Manowar – Hail to England
Hail to England is the first Manowar album to feature a burly, shirtless, barbarian. I love how cartoonish he is. Like Lemmy and Babe Ruth, he probably subsists on beef, beer, and babes.

Barbarians were depicted on these three ’80s German thrash album covers, and I have no idea why. Thrash was barbaric, but it wasn’t about barbarians. Endless Pain is the best of the bunch by far. I’d love to have a poster of it.


Manilla Road – Crystal Logic
Glowing triangles! While it’s by no means great art, I love Crystal Logic for the story it tells. Either the barbarians are going home, or they have just found their next target. I prefer the latter. Summon the horde!


Manilla Road – Spiral Castle
Technically, this is better art than Crystal Logic‘s cover, but it’s still second edition AD&D grade cheese. That doesn’t bother me. It looks like a scene from a video game I want to play, or the cover of an album I want to listen to.


Loudness – Disillusion
Loudness are Japanese, but this barbarian is a Howard style barbarian, equipped with Medieval European style weapons and armor. Is he climbing some kind of volcano? I’d like to know how Loudness encountered the barbarian character construct.


Tyrant – Mean Machine
Typically, Conan saves the damsel in distress. Therefore, this cover presents a conundrum. Is our Conan-clone swearing revenge for failing to save his lady friend? Or is he celebrating a foe’s demise? Either way, this one doesn’t quite fit the Conan stereotype.


Saxon – Crusader
I’d like to inject a moment of seriousness into this post by asking who the barbarian is in this picture. “If the barbarians are destroyed, who will we then be able to blame for the bad things?” – attributed to Angela Carter


Danzig – Thrall-Demonsweatlive
Typically, Conan saves the damsel in distress . . . when Matti Kärki hollered “Bitch!” he must’ve had this lady in mind.

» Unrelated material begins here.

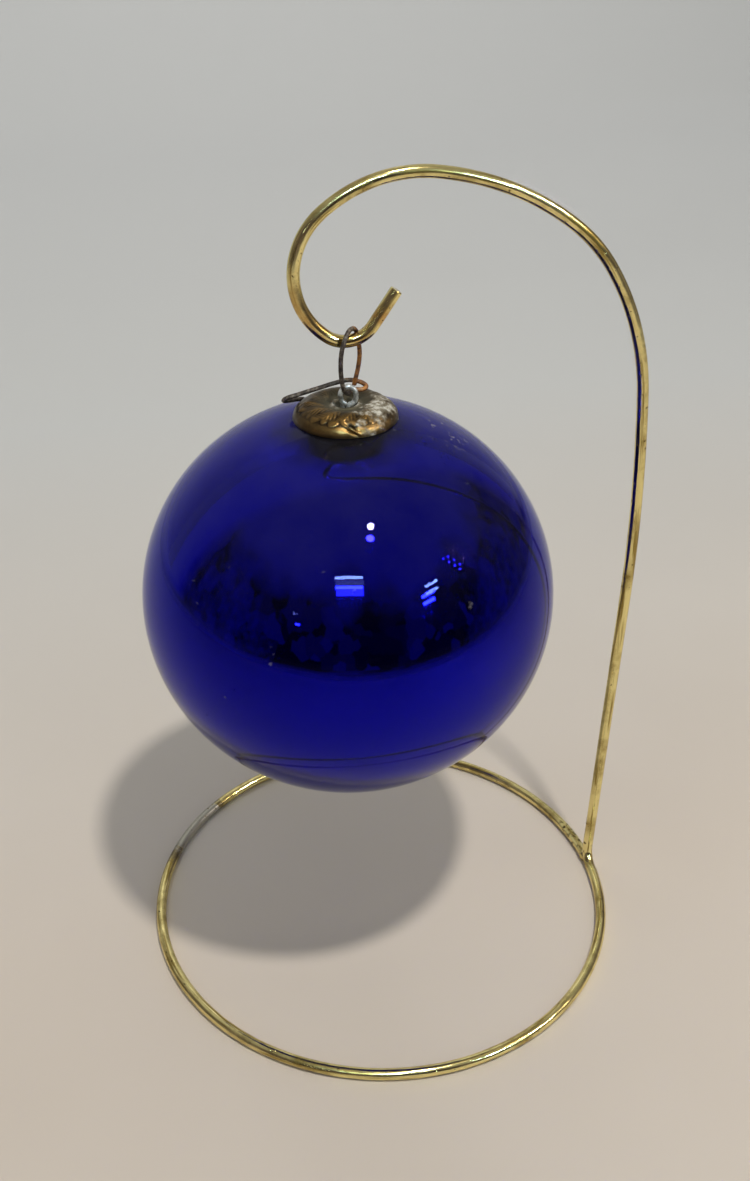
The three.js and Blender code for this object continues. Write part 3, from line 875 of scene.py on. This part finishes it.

Battlerage – True Metal Victory
Battlerage’s official mascot is a barbarian who always brandishes an enormous axe. Look at the hand-guard on that axe! This is pulp, but pulpier than Howard ever was. For some reason, the Battlerage barbarian has acquired a skeletal head on this cover.


Angus – Warrior of the World
The “most Conan” of the bunch. Perhaps it is the aftermath of the battle in The Frost Giant’s Daughter?


Ironsword – Overlords of Chaos
If barbarian metal is a microgenre, then Ironsword are one of the half-dozen or so bands that fall into it. This cover’s got it all: bare-chested blade-bearing barbarians, bare-chested busty babes, and a demon-looking thing that will soon have 4 feet of steel parked in its chest.